Step 2: Set a Realistic Budget and Timeline
One of the biggest mistakes we see is companies waiting too long. December deliveries require orders placed by late October at the latest—especially for custom items that require production time. Premium items with longer lead times should be ordered even earlier.
Budgets vary widely, but the most effective programs distribute spend strategically: a premium item for top-tier recipients, quality standard items for broader distribution, and something personal and heartfelt for teams who went above and beyond. This tiered approach maximizes impact without requiring enterprise-level budgets.
Step 3: Choose Items That Reflect Your Brand Values
Your holiday gift is a physical representation of your brand. It should align with what you stand for, who you serve, and the experience you want people to associate with your company.
For socially conscious organizations, socially responsible product options that support fair-trade practices or community partnerships make an immediate statement. For technology companies, tech-forward items that feel current—not dated—signal that you’re building for the future. For companies emphasizing wellness and work-life balance, items that support those priorities reinforce your broader culture.
Step 4: Design the Unboxing Experience
The moment a recipient opens your package is where your gift lives or dies. We’ve worked with clients to design custom packaging, tissue paper, branded notes, and even QR codes linking to personalized video messages. The goal is to create a moment that feels curated and special—not like another Amazon delivery.
For larger organizations, kitting and fulfillment services ensure consistent quality across hundreds or thousands of packages, while still maintaining the personalization that makes each box feel considered.
Step 5: Plan for Delivery and Logistics
Even the best gift fails if it doesn’t arrive on time or in good condition. For organizations with distributed teams or international recipients, global fulfillment capabilities ensure packages clear customs, arrive intact, and meet regional gifting regulations.
Many San Francisco tech companies we work with have teams distributed across North America, Europe, and Asia-Pacific. A holiday program that includes everyone—regardless of location—sends a powerful message about inclusion and belonging.
What NOT to Do: Corporate Holiday Gifting Pitfalls
Even with good intentions, some approaches consistently undermine holiday gifting programs:
Last-Minute Bulk Orders: Nothing says “we forgot” like a rushed gift that arrives in January or arrives damaged because insufficient time was allowed for quality control. Start planning by Q3 at the latest.

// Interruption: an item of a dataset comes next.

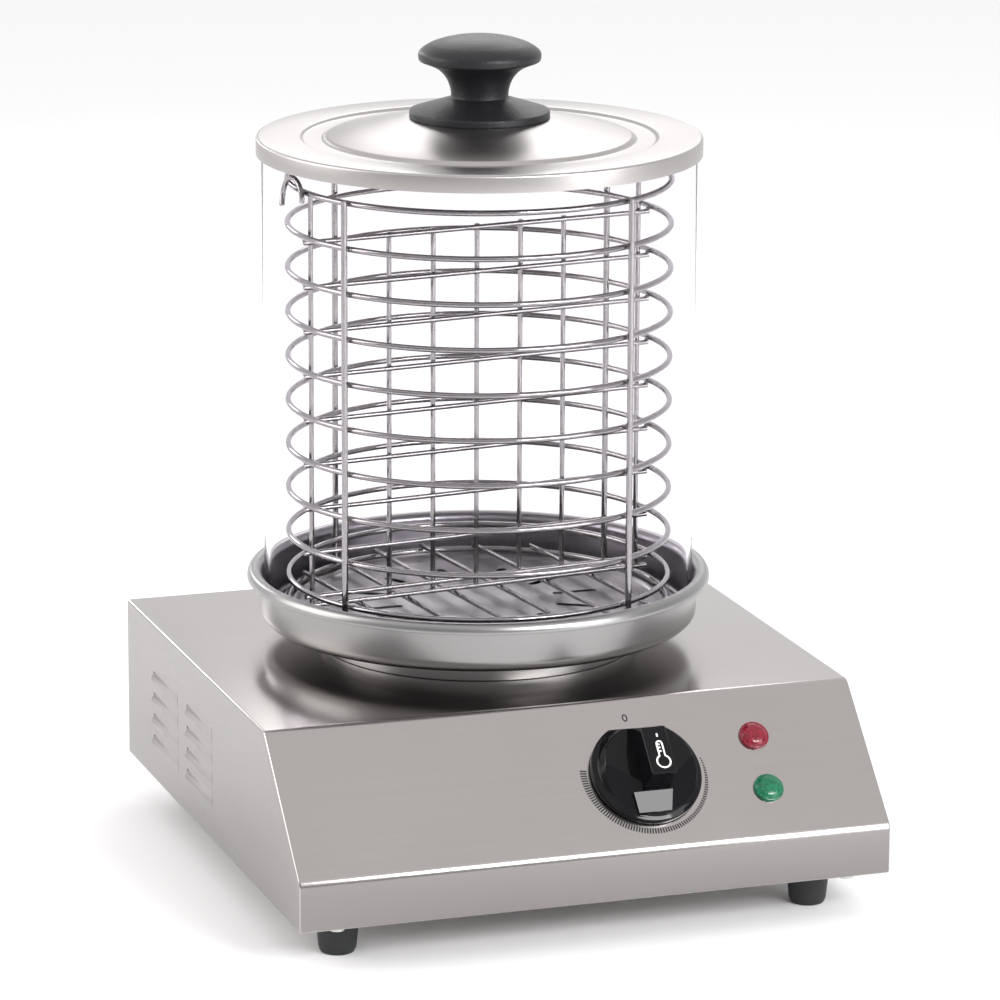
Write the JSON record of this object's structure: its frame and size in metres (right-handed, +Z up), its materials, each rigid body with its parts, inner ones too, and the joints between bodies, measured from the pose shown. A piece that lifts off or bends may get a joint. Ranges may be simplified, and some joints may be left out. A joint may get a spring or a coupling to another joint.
{
  "type": "hot_dog_steamer",
  "caption": "Countertop hot dog steamer: brushed steel base with sloped control panel, water pan, glass cylinder, wire basket and pressed lid",
  "frame": {"origin": "bottom centre of the rest bounding box, on the floor under the rubber feet", "axes": "+X to the right seen from the front, the control panel faces -Y, +Z up"},
  "size_m": [0.2832, 0.2884, 0.3827],
  "materials": {
    "brushed_stainless": "folded stainless sheet with a fine brushed grain",
    "pan_stainless": "spun stainless, fine turned marks",
    "lid_stainless": "pressed stainless with concentric brushing",
    "basket_chrome": "bright nickel-chrome plated wire",
    "clear_glass": "clear borosilicate glass with a faint cool tint",
    "black_plastic": "matte black moulded plastic",
    "gloss_black_plastic": "polished black moulded plastic",
    "black_rubber": "moulded black rubber",
    "red_lens": "clear red moulded lens",
    "green_lens": "clear green moulded lens",
    "plated_steel": "zinc plated steel",
    "heater_aluminium": "cast aluminium plate",
    "element_tube": "oxidised heater sheath",
    "copper_brass": "drawn copper and turned brass",
    "thermostat_plastic": "dark phenolic moulding",
    "pale_plastic": "pale moulded plastic"
  },
  "bodies": {
    "base": {"housing_shell": "brushed_stainless", "rear_panel": "brushed_stainless", "bottom_plate": "brushed_stainless", "bottom_plate_screws": "plated_steel", "rear_panel_screws": "plated_steel", "rubber_feet": "black_rubber", "foot_screws": "plated_steel", "foot_nuts": "plated_steel", "pan_collar": "pan_stainless", "water_pan": "pan_stainless", "pan_studs": "plated_steel", "pan_nuts": "plated_steel", "heat_spreader": "heater_aluminium", "heating_element": "element_tube", "element_clamp": "plated_steel", "clamp_stud": "plated_steel", "clamp_nut": "plated_steel", "thermostat_body": "thermostat_plastic", "thermostat_screws": "plated_steel", "red_pilot_lens": "red_lens", "red_pilot_body": "pale_plastic", "red_pilot_nut": "black_plastic", "green_pilot_lens": "green_lens", "green_pilot_body": "pale_plastic", "green_pilot_nut": "black_plastic", "sensor_bulb": "copper_brass", "sensor_clip": "plated_steel", "capillary_tube": "copper_brass", "thermal_cutout": "thermostat_plastic", "cable_gland": "black_plastic", "cable_gland_nut": "black_plastic", "terminal_block": "pale_plastic", "terminal_screws": "copper_brass", "earth_stud": "copper_brass", "earth_nut": "plated_steel"},
    "knob": {"control_knob": "gloss_black_plastic", "thermostat_shaft": "plated_steel"},
    "insert": {"steam_plate": "pan_stainless"},
    "glass": {"glass_cylinder": "clear_glass"},
    "basket": {"basket_ring_01": "basket_chrome", "basket_ring_02": "basket_chrome", "basket_ring_03": "basket_chrome", "basket_ring_04": "basket_chrome", "basket_ring_05": "basket_chrome", "basket_ring_06": "basket_chrome", "basket_ring_07": "basket_chrome", "basket_ring_08": "basket_chrome", "basket_ring_09": "basket_chrome", "basket_ring_10": "basket_chrome", "basket_ring_11": "basket_chrome", "basket_uprights": "basket_chrome", "basket_base": "basket_chrome", "basket_divider": "basket_chrome", "basket_hooks": "basket_chrome"},
    "lid": {"lid_plate": "lid_stainless", "lid_knob": "black_plastic", "lid_knob_washer": "plated_steel", "lid_knob_screw": "plated_steel"}
  },
  "joints": [
    {"name": "knob_turn", "type": "hinge", "parent": "base", "child": "knob", "pos_m": [0.0303, -0.11764, 0.06952], "axis": [0, 0.7071, -0.7071], "range_deg": [0, 270]},
    {"name": "insert_lift", "type": "slide", "parent": "base", "child": "insert", "axis": [0, 0, 1], "range_m": [0, 0.04]},
    {"name": "glass_lift", "type": "slide", "parent": "insert", "child": "glass", "axis": [0, 0, 1], "range_m": [0, 0.06]},
    {"name": "basket_lift", "type": "slide", "parent": "glass", "child": "basket", "axis": [0, 0, 1], "range_m": [0, 0.24]},
    {"name": "lid_lift", "type": "slide", "parent": "basket", "child": "lid", "axis": [0, 0, 1], "range_m": [0, 0.06]}
  ]
}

Logo Overload: A massive logo on a premium item cheapens the gift’s perceived value. Subtle, tasteful branding—or no branding at all for client gifts—feels more like a genuine gesture and less like advertising.
Ignoring Dietary and Lifestyle Restrictions: Food gifts are popular but risky. Always include alternatives for recipients with dietary restrictions, or choose non-food items that avoid these complications entirely.
Treating All Recipients the Same: A CEO and an intern may both receive gifts, but the thoughtful programs we see differentiate appropriately while maintaining equity and inclusion.
San Francisco-Specific Considerations
Operating in San Francisco’s unique business environment shapes holiday gifting in specific ways. The Bay Area’s concentration of mission-driven companies means recipients often expect gifts to align with stated values. Tech employees, particularly those at companies with strong sustainability commitments, are attuned to inconsistencies between brand messaging and gifting choices.
Additionally, the region’s competitive talent market means thoughtful holiday gifts to employees serve dual purposes: they reinforce appreciation and they strengthen retention. During a season when many employees reflect on their career trajectory, a meaningful gift can be a decisive factor in whether someone feels seen and valued.
San Francisco’s geographic diversity also matters logistically. Teams span the city—from SoMa startups to South Bay campuses—and coordination requires flexibility. Programs that account for remote and hybrid employees, not just those in physical offices, perform better in our experience.
Measuring the Impact of Your Holiday Gifting Program
The most sophisticated programs we support include mechanisms to gauge effectiveness. Simple tracking mechanisms—a unique discount code on packaging, a survey link in a follow-up email, or monitoring engagement metrics—provide data that informs future programs.
Common indicators include: response rates to follow-up communications, repeat client engagement after the holiday period, employee Net Promoter Score changes, and qualitative feedback through internal channels. Even informal metrics, like the number of recipients who share their gift on social media or mention it in follow-up conversations, provide valuable signal.
The key is treating holiday gifting as an ongoing program, not a one-off annual expense. Each year’s program should incorporate learnings from the previous year, evolving based on what worked and what didn’t.
Frequently Asked Questions
When should I start planning my corporate holiday gifting program for 2026?
Begin planning by late summer or early fall at the latest. Custom orders with production and shipping should be placed by October for December delivery. For premium or complex items, start even earlier—our team typically recommends a 10-12 week lead time for custom corporate gifts to ensure quality and on-time delivery.
What’s an appropriate budget for corporate holiday gifts?
Budgets vary based on recipient type and company size, but effective programs typically range from $25-$75 per employee for standard appreciation gifts and $75-$250+ for top clients or executive-level recipients. The most important factor isn’t the dollar amount—it’s choosing items that feel thoughtful and align with your brand values.
How can I make my holiday gifts more sustainable?
Choose durable, reusable items made from recycled or certified sustainable materials. Avoid single-use products and excessive packaging. Partner with suppliers who have verified environmental practices. Many of our eco-friendly product options are specifically designed for corporate gifting programs looking to reduce their environmental footprint while maintaining quality.